Buchstaben tanzen wie Schmetterlinge über dem Lavendel – Garten meiner Seele. Tag und Nacht feiern sie vor meinen Augen ein Fest. Sie sind meine imaginären Freunde, die mir zu Zeiten und Unzeiten zurufen: „Komm und spiel mit uns!“ Sie locken mich, verführen mich dazu, sie zu umfassen und zu tausenden neuen Kombinationen zusammenzufügen.

Buchstaben setzen Grenzen. Das sanfte Knallen des P’s sagt: „Stopp! Komm nicht näher!“ „Hallo“ hingegen ist eine sanfte und einladende Umarmung.

Andere joggen oder stricken zur Entspannung. Ich lese oder schreibe.

Buchstaben beruhigen mich. Immer. Wenn das Chaos im Hirn ein schwarzes Knäuel zusammengeknautschter, nasser, zerraufter Schafwolle ist, dröseln Buchstaben und Wörter das Durcheinander zu einzelnen zu bewältigenden Fäden auf. Ist der Alltag unerträglich, streicheln die Wörter mein Hirn rufen ihm zu: „Das Leben ist doch schön.“

Musik kann laut und störend sein, menschliche Stimmen schrill und kratzig. Aber Buchstaben sind immer angemessen.

Buchstaben rufen Bilder und Stimmungen hervor, wie Abendrot und Sturmwolke.

Tulpe, Banane, Blatt und Regentropfen sind klaren Farben und Formen zugeordnet.

Es gibt kurze Wörter, die aber im Kern kompliziert sind wie ich und du. Es gibt kleine Wörter die grosse Auswirkungen haben so wie Ja und Nein.

Viele beschweren sich über die Gross- und Kleinschreibung im Deutschen. Dabei empfinde ich die Grossbuchstaben als besonders ästhetisch. Sie beschreiben konkrete Dinge wie Ähre oder abstrakte Begriffe wie Geborgenheit. Man braucht sie für die Namen von geliebten Menschen oder von exotischen Orten, die man noch bereisen möchte.

Mit Buchstaben kann man sogar rechnen. Aber wer will das schon, wenn man immer noch neue Wörter damit formen kann, die man bisher nicht gekannt hat, wie „Petrichor“ und „Koryphäe“?

Andere Menschen denken in Bildern oder Zahlen. Ich denke in Buchstaben.

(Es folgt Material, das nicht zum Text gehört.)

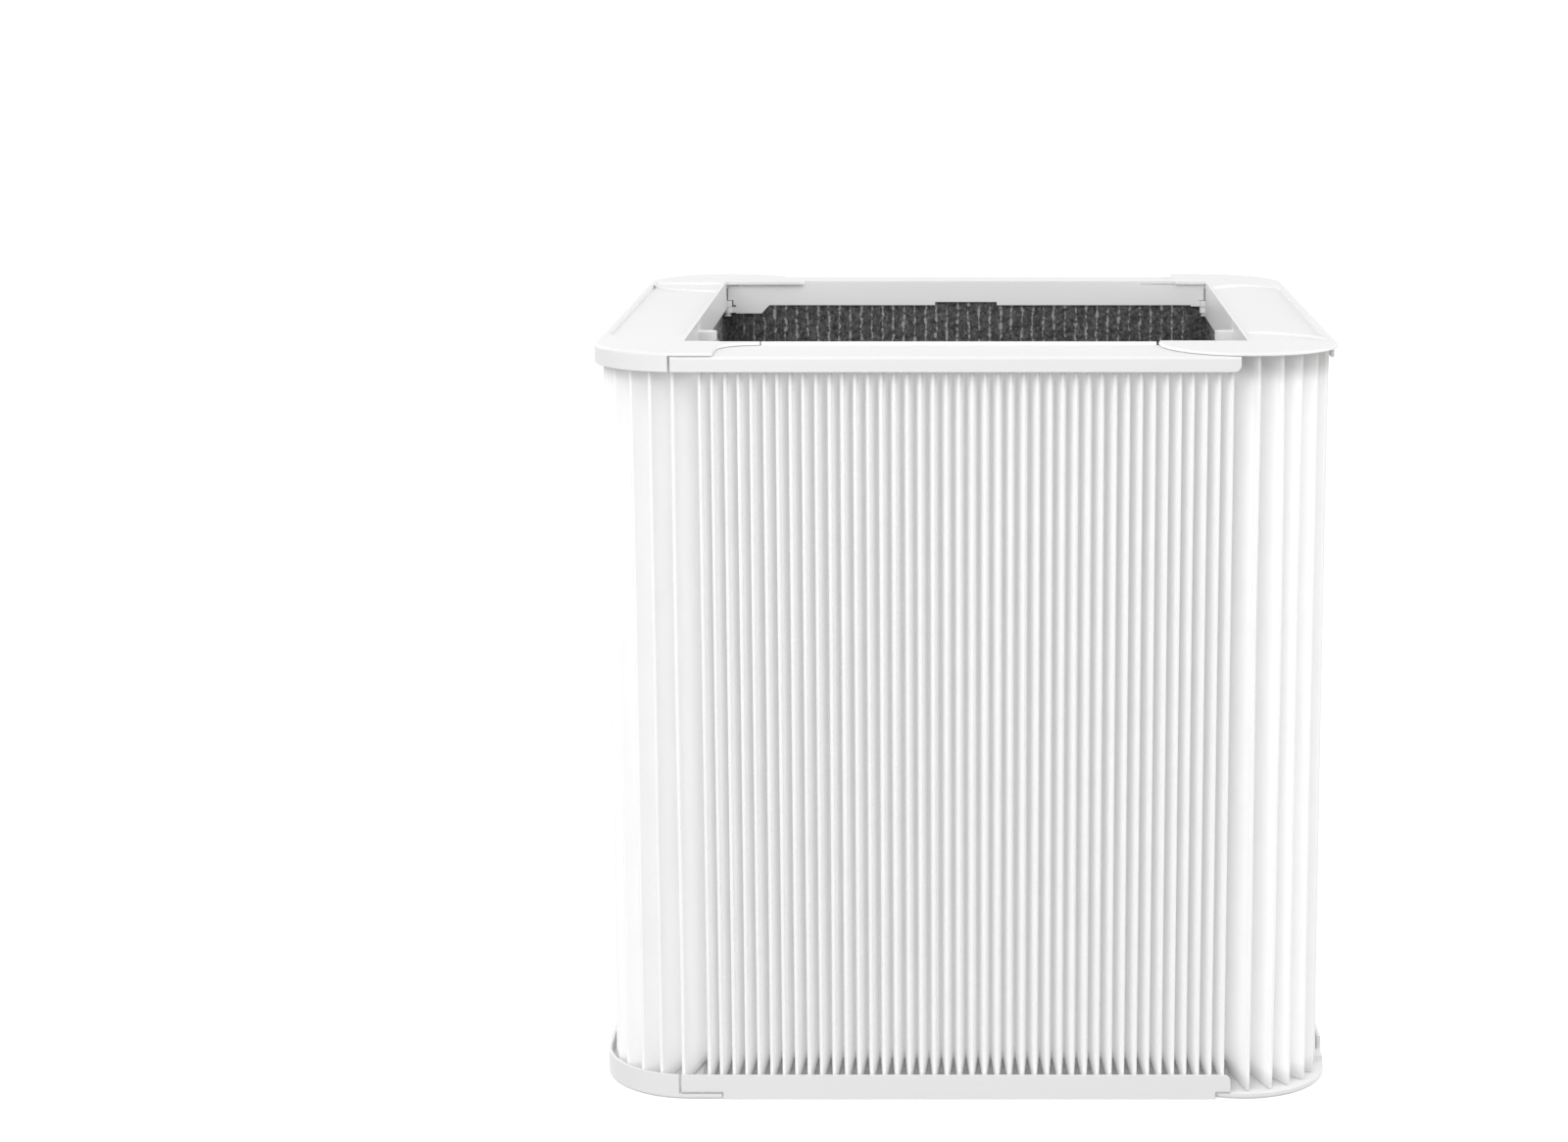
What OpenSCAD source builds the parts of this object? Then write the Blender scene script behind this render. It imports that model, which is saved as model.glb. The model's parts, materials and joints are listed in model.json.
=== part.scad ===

Wenn ich mir langweilige Dinge anhören muss, wie zum Beispiel eine Predigt mit einem Haufen mansplaining drin oder einen Vortrag über steuerliche Vorteile der Innerschweizer Kantone, zeichne ich das Alphabet auf und schon eröffnen sich mir fantasievolle Welten, in die niemand sonst Zutritt hat.

Als ich mal jemandem gestand, dass ich zu Hause heimlich den Duden lese und nebenher noch den „Oxford Dictionary of English“, starrte die Person mich entgeistert an, als hätte ich einen an der Waffel. Und ich verteidigte mich stotternd: „Aber … Wörter … weisst du?“ Ich rümpfe ja schliesslich auch nicht die Nase über Menschen, die den Wirtschaftsteil der Zeitung lesen oder – heaven forbid! – ein Modemagazin.

Und wenn ich dann denke, die deutsche Sprache ist doch endlich, da geht nichts mehr, lassen sich die Buchstaben noch in tausenden anderen Sprachen zu Kombinationen zusammenfügen, die das Herz so noch nicht kannte und immer wieder von Neuem erfreuen.

Was für schöne Worte sind zum Beispiel pyykkipoika (Wäscheklammer auf Finnisch), oder imperméable (Regenschutz auf Französisch; wörtlich wasserundurchlässig) oder amore (Liebe auf Italienisch). Ui ist die Zwiebel auf Niederländisch, maji heisst Wasser auf Suaheli oder dann doughnut (wörtlich: Teignuss) das köstliche, zuckersüsse Gebäck aus Amerika.

Da möchte ich gleich einen Spaten schultern und auf den Acker der Weltsprachen ziehen, um dort ein bisschen zu buddeln. Ich kann mir kaum ausmalen, was für unentdeckte Schätze in den Sprachen schlummern, die sich mit lateinischen Zeichen nicht ausdrücken lassen.